Despite sales of meat-free alternatives rising by 40 per cent between 2014 to 2019, sales are now falling. Photo / Getty Images
These meatless subsitutes contain a litany of highly processed ingredients – and supermarket sales are falling.
A quick trawl through the vegan sausage options in the supermarket shows up an unappetising smorgasbord of ingredients, none of which you would find in your cupboard at home or are particularly good for our health: methylcellulose (a stabiliser), calcium alginate (a “gelling agent”), sodium sulphite, pea protein isolate and something called “functional binder”. Mmm, yum.
Researchers found that every 10 per cent increase in plant-based foods was associated with a 20 per cent reduction in deaths from heart disease, if the fare was not ultra-processed.

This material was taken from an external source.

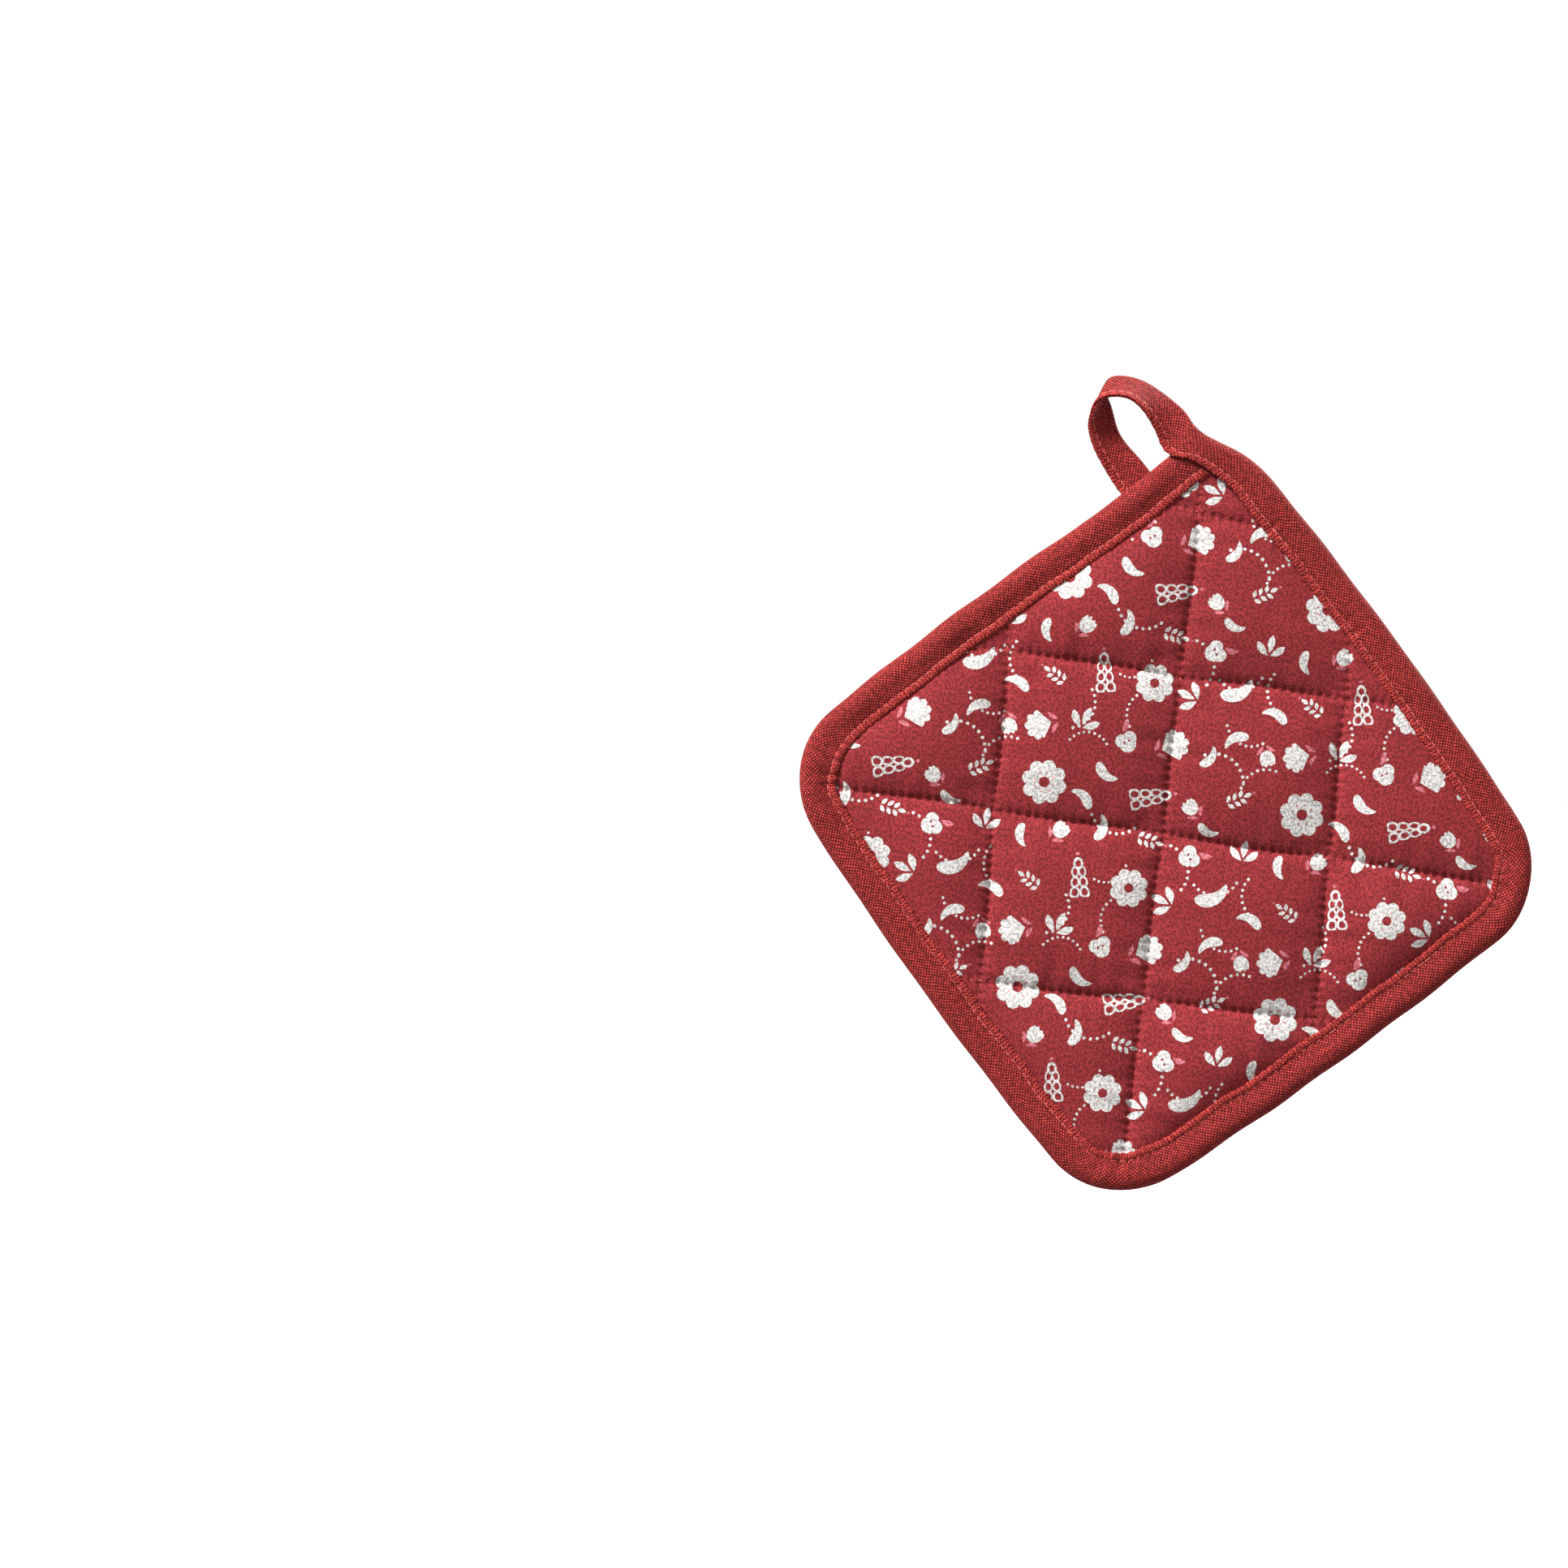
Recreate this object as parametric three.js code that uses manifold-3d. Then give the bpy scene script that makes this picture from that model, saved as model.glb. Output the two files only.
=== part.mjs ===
// A quilted square pot holder that hangs by a loop of its own edge tape.
// Units are millimetres. +Z is up, the printed front faces -Y, and X runs to the right.
// The origin is the hook seat: the inside of the top of the hanging loop, at mid thickness of the pad.

import * as THREE from 'three';
import { mergeVertices } from 'three/addons/utils/BufferGeometryUtils.js';
import Module from 'manifold-3d';

const wasm = await Module();
wasm.setup();
const SAME_SPOT = 1e-4;

// Pad outline, in the square's own frame: A runs up to the right and B up to the left.
const PAD_SIDE = 200;
const EDGE_BULGE = 3.7;
const HALF = PAD_SIDE / 2 - EDGE_BULGE;
const CORNER_RADIUS = 27.7;
const CORNER_STEPS = 8;
const SIDE_STEPS = 6;

// The pad as it hangs: its centre below the hook seat, and how far it leans.
const PAD_CENTRE = new THREE.Vector3(14.2, 0, -145.7);
const QUILT_LEAN = THREE.MathUtils.degToRad(7.3);
const SQUARE_TURN = THREE.MathUtils.degToRad(43.2);

// Quilting: a square grid of seams, in the pad's frame (X across, Z up).
const QUILT_PITCH = 55.5;
const CROSS_SEAM = -4;
const LONG_SEAM = -0.5;
const CROSS_SEAMS = { top: 2, upper: 1, lower: -1 };
const LONG_SEAMS = { left: -1, centre: 0, right: 1 };
const FACES = { front: -1, back: 1 };
const CELL_STEPS = 4;
const CELLS_EACH_WAY = 3;

// Layers, measured from mid thickness.
const SEAM_HALF = 1.8;
const CELL_CROWN = 3.2;
const CROWN_FULLNESS = 0.7;
const CLOTH = 0.9;
const GAP = 0.3;
const LAYER_INSET = 1.8;
const CROWN_START = 22;
const CROWN_RISE = 12;

// Edge binding: a tape folded over the edge.
const TAPE = 1.2;
const BINDING_HALF = SEAM_HALF + GAP + TAPE;
const BINDING_FRONT = 13;
const BINDING_BACK = 12;
const BINDING_ROUND = 2.6;
const BINDING_ROUND_STEPS = 3;
const RUN_OUT = [[74, 100.5], [87.2, 100.5], [90.3, 94.9], [94.6, 86.7], [98, 77.3], [90, 72], [76, 90]];
const RUN_OUT_Y = [-1.7, -0.3];

// Centre fold: the two halves keep clear of each other up to this angle either way.
const FOLD_SPACE = THREE.MathUtils.degToRad(138);
const FOLD_TAN = Math.tan((Math.PI - FOLD_SPACE) / 2);
const FOLD_CLEAR = 1;
const FOLD_DEPTH = 20;

// Sewing thread.
const THREAD = 0.5;
const THREAD_SIDES = 4;
const THREAD_Y = SEAM_HALF + GAP + THREAD / 2;
const OVER_Y = THREAD_Y + THREAD + GAP;
const OVER_REACH = 6;
const OVER_TOP = 2.4;
const THREAD_STEP = 3;
const THREAD_BEND = 0.3;
const SEAM_END = 15;
const FOLD_REACH = 8;
const TOPSTITCH_INSET = 11.2;
const TOPSTITCH_Y = BINDING_HALF + GAP + THREAD / 2;

// Hanging loop: the two edges of the tape, from the corner over the top to the back.
const LOOP_TAPE = 1.4;
const LOOP_STEPS = 36;
const LOOP_NEAR = [
  [12.7, -1, -17.7], [10.5, -3, -12.4], [6.3, -5.2, -5.5], [1.4, -5.8, -1.4], [-4.7, -4.9, -0.6],
  [-9.4, -2.8, -2.5], [-11.4, -0.7, -7.4], [-11.8, 0.8, -11.8], [-9.6, 1.9, -19], [-3.5, 4.4, -29.5],
];
const LOOP_FAR = [
  [23, -1, -10.3], [20.7, 1, -5.5], [15.2, 2.9, -0.6], [7.7, 3.9, 4.4], [1.1, 4.3, 6.5],
  [-3.9, 5.2, 6.1], [-5.8, 6.2, 1.9], [-3.9, 6.8, -3.6], [-0.8, 6.5, -13.2], [6.5, 4.4, -22.3],
];

// Loop end on the back of the binding, in the square's frame, and the thread that tacks it.
const LOOP_END = [[53.8, 97.6], [66.2, 97.6], [66.2, 88.3], [53.8, 88.3]];
const LOOP_END_Y = BINDING_HALF + GAP;
const TACK = [[55.8, 94.4], [64.2, 94.4], [64.2, 90.2], [55.8, 90.2]];
const TACK_Y = LOOP_END_Y + LOOP_TAPE + GAP + THREAD / 2;

const MATERIALS = {
  print: new THREE.MeshStandardMaterial({ color: 0x9e2a33, roughness: 0.9, metalness: 0 }),
  plain: new THREE.MeshStandardMaterial({ color: 0xb43a32, roughness: 0.9, metalness: 0 }),
  tape: new THREE.MeshStandardMaterial({ color: 0xa82f2b, roughness: 0.8, metalness: 0 }),
  thread: new THREE.MeshStandardMaterial({ color: 0xc24b43, roughness: 0.6, metalness: 0 }),
  padding: new THREE.MeshStandardMaterial({ color: 0xe9e4da, roughness: 1, metalness: 0 }),
};

function toSolid(geometry) {
  const bare = new THREE.BufferGeometry();
  bare.setAttribute('position', geometry.getAttribute('position'));
  bare.setIndex(geometry.getIndex());
  const merged = mergeVertices(bare, SAME_SPOT);
  const vertProperties = new Float32Array(merged.getAttribute('position').array);
  const triVerts = new Uint32Array(merged.getIndex().array);
  return new wasm.Manifold(new wasm.Mesh({ numProp: 3, vertProperties, triVerts }));
}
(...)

When the increase came from plant-based ultra-processed foods, it was linked to a 12 per cent increase in such deaths.
Despite sales of meat-free alternatives rising by 40 per cent between 2014 to 2019, sales are falling. It begs the question: is the meat-free option no longer to our palate? One British sausage maker axed almost its entire range of vegan products, after admitting that demand had plummeted. Heck, based in Yorkshire, said it had cut the size of its vegan range from around 15 products to just two as shoppers’ interest had waned.
Sales of meat-free products fell by £37.3 million ($77.18m) in British supermarkets over the year to September 2022, according to figures from NielsenIQ published in trade magazine The Grocer, while the number of meat alternative lines stocked by the “big five” supermarkets fell by 10.9 per cent over the six months to March 20.

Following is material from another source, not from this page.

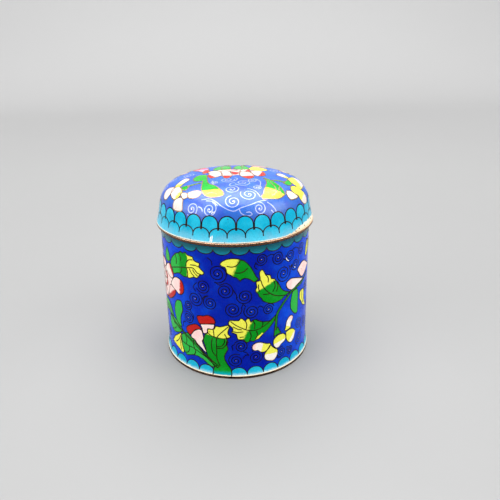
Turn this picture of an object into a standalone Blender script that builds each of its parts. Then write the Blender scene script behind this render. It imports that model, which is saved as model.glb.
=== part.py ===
"""A round cloisonne enamel box with a domed lift-off lid, modelled at its real size.

Metres, +Z up. The origin is on the surface that the box stands on, under its middle.
Every piece is turned about the Z axis. The pieces stack from the foot rim up, and each one takes its
place from the piece below it, with a joint gap between them.
"""

import math

import bpy

# Driving dimensions of the body
WALL_RADIUS = 0.03635
ENAMELLED_WALL = 0.0019
FLOOR_THICKNESS = 0.0019
FOOT_FLARE = 0.00095
FOOT_FLARE_HEIGHT = 0.0050
MOUTH_FLARE = 0.0005
MOUTH_FLARE_HEIGHT = 0.0032
CUP_HEIGHT = 0.0657
BASE_RECESS = 0.0011
INNER_CORNER = 0.0030

# Driving dimensions of the bare copper rims
FOOT_RIM_HEIGHT = 0.0010
FOOT_RIM_WIDTH = 0.0022
MOUTH_RIM_HEIGHT = 0.00075
MOUTH_RIM_PROUD = 0.00030
COLLAR_HEIGHT = 0.0040
COLLAR_THICKNESS = 0.0008
LID_RIM_HEIGHT = 0.00075
RIM_EDGE = 0.00020

# Driving dimensions of the lid
LID_OVERHANG = 0.00095
LID_FLARE = 0.0026
LID_WALL = 0.0018
LID_HEIGHT = 0.0211
LID_FLARE_REACH = 0.0064
LID_SIDE_POWER = 3.0
LID_CROWN_POWER = 4.6

# Fits
JOINT_GAP = 0.0003
COLLAR_CLEARANCE = 0.0004

# Facets
STEPS_ROUND = 64
FLARE_STEPS = 5
CORNER_STEPS = 3
DOME_STEPS = 14

# Places that follow from the sizes above
FOOT_RADIUS = WALL_RADIUS + FOOT_FLARE
MOUTH_RADIUS = WALL_RADIUS + MOUTH_FLARE
MOUTH_RIM_RADIUS = MOUTH_RADIUS + MOUTH_RIM_PROUD
LID_RADIUS = MOUTH_RIM_RADIUS + LID_OVERHANG
LID_SHOULDER_RADIUS = LID_RADIUS - LID_FLARE
CUP_BOTTOM = FOOT_RIM_HEIGHT + JOINT_GAP
CUP_TOP = CUP_BOTTOM + CUP_HEIGHT
FLOOR_BOTTOM = CUP_BOTTOM + BASE_RECESS
FLOOR_TOP = FLOOR_BOTTOM + FLOOR_THICKNESS
MOUTH_RIM_BOTTOM = CUP_TOP + JOINT_GAP
MOUTH_RIM_TOP = MOUTH_RIM_BOTTOM + MOUTH_RIM_HEIGHT
LID_RIM_BOTTOM = MOUTH_RIM_TOP + JOINT_GAP
LID_RIM_TOP = LID_RIM_BOTTOM + LID_RIM_HEIGHT
LID_BOTTOM = LID_RIM_TOP + JOINT_GAP
LID_TOP = LID_BOTTOM + LID_HEIGHT
CUP_BORE = WALL_RADIUS - ENAMELLED_WALL


def clear_scene():
    for item in list(bpy.data.objects):
        bpy.data.objects.remove(item, do_unlink=True)


def collection_named(name):
    collection = bpy.data.collections.new(name)
    bpy.context.scene.collection.children.link(collection)
    return collection


def material_named(name, colour, roughness, metallic):
    material = bpy.data.materials.new(name)
    material.use_nodes = True
    shader = material.node_tree.nodes["Principled BSDF"]
    shader.inputs["Base Color"].default_value = (*colour, 1.0)
    shader.inputs["Roughness"].default_value = roughness
    shader.inputs["Metallic"].default_value = metallic
    return material


def turned(name, profile, material, collection, closed):
    """A solid turned from (radius, height) points that run down its outer side."""
    mesh = bpy.data.meshes.new(name)
    count = len(profile)
    edges = [(i, i + 1) for i in range(count - 1)]
    if closed:
        edges.append((count - 1, 0))
    mesh.from_pydata([(radius, 0.0, height) for radius, height in profile], edges, [])
    mesh.materials.append(material)
    piece = bpy.data.objects.new(name, mesh)
    collection.objects.link(piece)
    screw = piece.modifiers.new("Turn", "SCREW")
    screw.axis = "Z"
    screw.angle = math.tau
    screw.steps = STEPS_ROUND
    screw.render_steps = STEPS_ROUND
    screw.use_merge_vertices = True
    screw.merge_threshold = 0.00001
    screw.use_smooth_shade = True
    return piece


def ease(share):
    """Rises from 0 to 1, level at the start and steepest at the end, like metal spun outwards."""
    return share * share


def cup_outer_side():
    """The wall from the mouth down: flared, straight, then flared to the foot."""
    points = []
    for i in range(FLARE_STEPS + 1):
        share = 1.0 - i / FLARE_STEPS
        height = CUP_TOP - MOUTH_FLARE_HEIGHT * (1.0 - share)
        points.append((WALL_RADIUS + MOUTH_FLARE * ease(share), height))
    for i in range(FLARE_STEPS + 1):
        share = i / FLARE_STEPS
        height = CUP_BOTTOM + FOOT_FLARE_HEIGHT * (1.0 - share)
        points.append((WALL_RADIUS + FOOT_FLARE * ease(share), height))
    return points


def cup_inner_side():
    """The bore from the middle of the floor up to the mouth, with a rounded corner."""
    points = [(0.0, FLOOR_TOP)]
    for i in range(CORNER_STEPS + 1):
        angle = math.pi / 2 * i / CORNER_STEPS
        radius = CUP_BORE - INNER_CORNER * (1.0 - math.sin(angle))
        points.append((radius, FLOOR_TOP + INNER_CORNER * (1.0 - math.cos(angle))))
    for i in range(FLARE_STEPS + 1):
        share = i / FLARE_STEPS
        height = CUP_TOP - MOUTH_FLARE_HEIGHT * (1.0 - share)
        points.append((CUP_BORE + MOUTH_FLARE * ease(share), height))
    return points


def make_cup(material, collection):
    foot_inner = FOOT_RADIUS - ENAMELLED_WALL
    underside = [
        (foot_inner, CUP_BOTTOM),
        (foot_inner - BASE_RECESS, FLOOR_BOTTOM),
        (0.0, FLOOR_BOTTOM),
    ]
    profile = cup_inner_side() + cup_outer_side() + underside
    return turned("body_cup", profile, material, collection, closed=False)


def ring_profile(inner, outer, bottom, top):
    """A flat band whose two outer edges are eased."""
    return [
        (inner, bottom),
        (inner, top),
        (outer - RIM_EDGE, top),
        (outer, top - RIM_EDGE),
        (outer, bottom + RIM_EDGE),
        (outer - RIM_EDGE, bottom),
    ]


def make_foot_rim(material, collection):
    profile = ring_profile(FOOT_RADIUS - FOOT_RIM_WIDTH, FOOT_RADIUS, 0.0, FOOT_RIM_HEIGHT)
    return turned("foot_rim", profile, material, collection, closed=True)


def make_mouth_rim(material, collection):
    """The band on the cup's edge, with the upright collar that the lid slips over."""
    outer = MOUTH_RIM_RADIUS
    lid_bore = lid_radius_at(COLLAR_HEIGHT) - LID_WALL
    collar_outer = min(CUP_BORE, lid_bore - COLLAR_CLEARANCE)
    collar_top = MOUTH_RIM_TOP + COLLAR_HEIGHT
    profile = [
        (collar_outer - COLLAR_THICKNESS, MOUTH_RIM_BOTTOM),
        (collar_outer - COLLAR_THICKNESS, collar_top),
        (collar_outer - RIM_EDGE, collar_top),
        (collar_outer, collar_top - RIM_EDGE),
        (collar_outer, MOUTH_RIM_TOP),
        (outer - RIM_EDGE, MOUTH_RIM_TOP),
        (outer, MOUTH_RIM_TOP - RIM_EDGE),
        (outer, MOUTH_RIM_BOTTOM + RIM_EDGE),
        (outer - RIM_EDGE, MOUTH_RIM_BOTTOM),
    ]
    return turned("mouth_rim", profile, material, collection, closed=True)


def make_lid_rim(material, collection):
    profile = ring_profile(LID_RADIUS - LID_WALL, LID_RADIUS, LID_RIM_BOTTOM, LID_RIM_TOP)
    return turned("lid_rim", profile, material, collection, closed=True)


def lid_point(angle):
    """The lid's outer face, from its edge at angle 0 to its crown at a quarter turn."""
    radius = LID_SHOULDER_RADIUS * math.cos(angle) ** (2.0 / LID_SIDE_POWER)
    rise = LID_HEIGHT * math.sin(angle) ** (2.0 / LID_CROWN_POWER)
    radius += LID_FLARE * math.exp(-rise / LID_FLARE_REACH) * math.cos(angle)
    return radius, rise


def lid_angles():
    """Closer together where the shoulder turns."""
    angles = [0.0]
    for i in range(1, DOME_STEPS):
        share = i / DOME_STEPS
        angles.append(math.pi / 2 * share ** 2 * (3.0 - 2.0 * share) ** 0.5)
    return angles


def lid_radius_at(rise):
    """The outer radius at a height above the lid's edge."""
    low, high = 0.0, math.pi / 2
    for _ in range(40):
        middle = (low + high) / 2
        if lid_point(middle)[1] < rise:
            low = middle
        else:
            high = middle
    return lid_point(low)[0]


def inward(points, distance):
    """Points moved square to the curve, towards the hollow side."""
    moved = []
    for i, (radius, rise) in enumerate(points):
        before = points[max(i - 1, 0)]
        after = points[min(i + 1, len(points) - 1)]
        along = (after[0] - before[0], after[1] - before[1])
        length = math.hypot(*along)
        moved.append((radius - distance * along[1] / length, rise + distance * along[0] / length))
    return moved


def make_lid(material, collection):
    outer = [lid_point(angle) for angle in lid_angles()]
    inner = inward(outer, LID_WALL)
    inner[0] = (outer[0][0] - LID_WALL, 0.0)
    inner = [point for point in inner if point[0] > LID_WALL]
    up_inside = [(radius, LID_BOTTOM + rise) for radius, rise in inner]
    down_outside = [(radius, LID_BOTTOM + rise) for radius, rise in reversed(outer)]
    crown_inside = (0.0, LID_TOP - LID_WALL)
    crown_outside = (0.0, LID_TOP)
    profile = [crown_outside] + down_outside + up_inside + [crown_inside]
    return turned("lid", profile, material, collection, closed=False)


def main():
    clear_scene()
    collection = collection_named("cloisonne_box")
    blue_enamel = material_named("blue enamel", (0.02, 0.06, 0.55), 0.12, 0.0)
    lid_enamel = material_named("lid enamel", (0.03, 0.10, 0.62), 0.12, 0.0)
    copper = material_named("bare copper", (0.55, 0.28, 0.14), 0.35, 1.0)
    make_foot_rim(copper, collection)
    make_cup(blue_enamel, collection)
    make_mouth_rim(copper, collection)
    make_lid_rim(copper, collection)
    make_lid(lid_enamel, collection)


main()
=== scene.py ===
"""Looks of a round cloisonne enamel box, with cells of coloured enamel between thin copper wires.

Drawings are in millimetres on the unrolled surface. On the cup, x runs round the wall from the front to the
right and y is the height. On the lid's skirt, x runs round the edge and y is the way up from the edge. On the
lid's crown, x and y are a plan whose middle is the top, with the front at negative y.
"""

import math

import bmesh
import bpy
from bpy.props import FloatProperty, FloatVectorProperty, IntProperty, PointerProperty
from mathutils import Matrix, Vector


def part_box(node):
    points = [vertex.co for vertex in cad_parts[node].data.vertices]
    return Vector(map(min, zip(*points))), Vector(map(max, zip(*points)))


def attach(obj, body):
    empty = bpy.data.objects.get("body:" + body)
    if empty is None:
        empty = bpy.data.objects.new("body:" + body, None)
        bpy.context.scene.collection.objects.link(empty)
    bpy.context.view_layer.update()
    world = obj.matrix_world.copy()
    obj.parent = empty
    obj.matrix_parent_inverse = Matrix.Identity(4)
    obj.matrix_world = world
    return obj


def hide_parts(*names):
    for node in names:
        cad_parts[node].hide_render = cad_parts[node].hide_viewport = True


bl_info = {
    "name": "Cloisonne Box",
    "version": (1, 0, 0),
    "blender": (4, 5, 0),
    "location": "View3D > Sidebar > Cloisonne",
    "description": "Enamel cells, wires and copper rims of a round lidded box",
    "category": "Object",
}

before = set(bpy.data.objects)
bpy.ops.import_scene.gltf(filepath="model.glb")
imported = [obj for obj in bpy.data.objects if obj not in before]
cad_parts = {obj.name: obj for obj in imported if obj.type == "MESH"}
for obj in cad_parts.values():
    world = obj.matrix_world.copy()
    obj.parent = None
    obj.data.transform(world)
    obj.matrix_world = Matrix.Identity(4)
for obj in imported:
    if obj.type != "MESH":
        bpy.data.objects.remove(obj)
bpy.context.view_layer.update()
CUP_LOW, CUP_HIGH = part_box("body_cup")
LID_LOW, LID_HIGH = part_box("lid")
FOOT_LOW, FOOT_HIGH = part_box("foot_rim")
MOUTH_LOW, MOUTH_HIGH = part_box("mouth_rim")
LID_RIM_LOW, LID_RIM_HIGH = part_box("lid_rim")

MM = 0.001
TURN = math.tau


def length_prop(name, description, default):
    return FloatProperty(
        name=name, description=description, default=default, subtype="DISTANCE", unit="LENGTH"
    )


def angle_prop(name, description, degrees):
    return FloatProperty(
        name=name, description=description, default=math.radians(degrees), subtype="ANGLE", unit="ROTATION"
    )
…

With the meat-free market worth over £570million in 2022, that’s just a 6.5 per cent drop – hardly falling off a cliff. But it’s a reversal in an area that has up until now seemed unstoppable – a plant-based gravy train for producers.
In 2020, we picked up about 25 million tonnes of vegan meat alternatives from the chiller cabinet – up 70 per cent from 2018. It could be that we are getting more particular about what we eat. While vegan alternatives may benefit the planet (although not lab-grown meat, as recent analysis suggests it could have a carbon footprint up to 25 times that of conventional meat), they aren’t necessarily good for our health.
Vegan sausages contain a litany of highly processed ingredients. For the body of the sausage, pea protein is the main ingredient – the jury is still out on how processed this is compared to the other ingredients, because you can make something similar at home with flour and water.
Linda McCartney’s vegetarian sausages have a higher percentage of textured soy protein, while in Quorn sausages, it is mycoprotein, a yeast-like mass grown industrially in vats.
All of these additives and oils are deemed safe, but they are also ingredients that plant the bangers firmly in the “ultra-processed food” category – the kind of food that is increasingly being blamed for causing obesity and ill health. So why are they used?
As Dr Chris van Tulleken sums it up in his new book Ultra Processed People, they are usually there “to replace the ingredients of a traditional and much-loved food with cheaper alternatives and additives that extend shelf life, facilitate centralised distribution and, it turns out, drive excess consumption”. Be wary of health claims touted on the packets, too.
Of course, “real” meat sausages aren’t healthy – with few exceptions, they contain processed meat, defined as “meat that has been transformed through salting, curing, fermentation, smoking or other processes to enhance flavour or improve preservation” by the World Health Organisation. Processed meat has been designated as a Group 1 carcinogen by the WHO International Agency for Research on Cancer.
It’s not just the colorectal cancer risk from processed meat that is an issue with sausages. There’s the salt levels: a couple of bangers can easily contain 2g of salt – a third of your daily limit. Then there’s the saturated fat – 7g perhaps in the same serving, which is nearly a quarter of your daily allowance. Not a disaster, but a hefty chunk. Add in buttery mashed potatoes and you could easily double that. Vegan versions vary wildly, with some carrying similar levels of salt and saturated fat to the meat versions, some less.
I’ve long been an advocate for vegan junk food. According to research published in the medical journal The Lancet, by 2050 we need to reduce our meat consumption to 300g a week for the sake of the planet. Then there are ethical concerns: it seems mad that an animal should be reared and slaughtered for a service station sausage or a rubbery hot dog, both of which can be replicated impressively by modern plant-based technology. And sure, they aren’t healthy, but neither are the meaty alternatives. If people want to eat them, why not eat the mock-meat versions?
We need, however, to tread carefully. According to van Tulleken, ultra-processed food “damages the planet”. He says: “The food system necessary for its production, and of which it is the necessary product, is the leading cause of declining biodiversity and the second-largest contributor to global emissions.”
Nonetheless, I suspect vegan sausages are here to stay. But if you want to stick to a proper pork banger, it’s no less good for you – just choose the one with the shortest ingredients list, made with the best meat you can afford. There’s no fairy godmother to wave her wand and make them a healthy choice, but a little of what you fancy? Why not?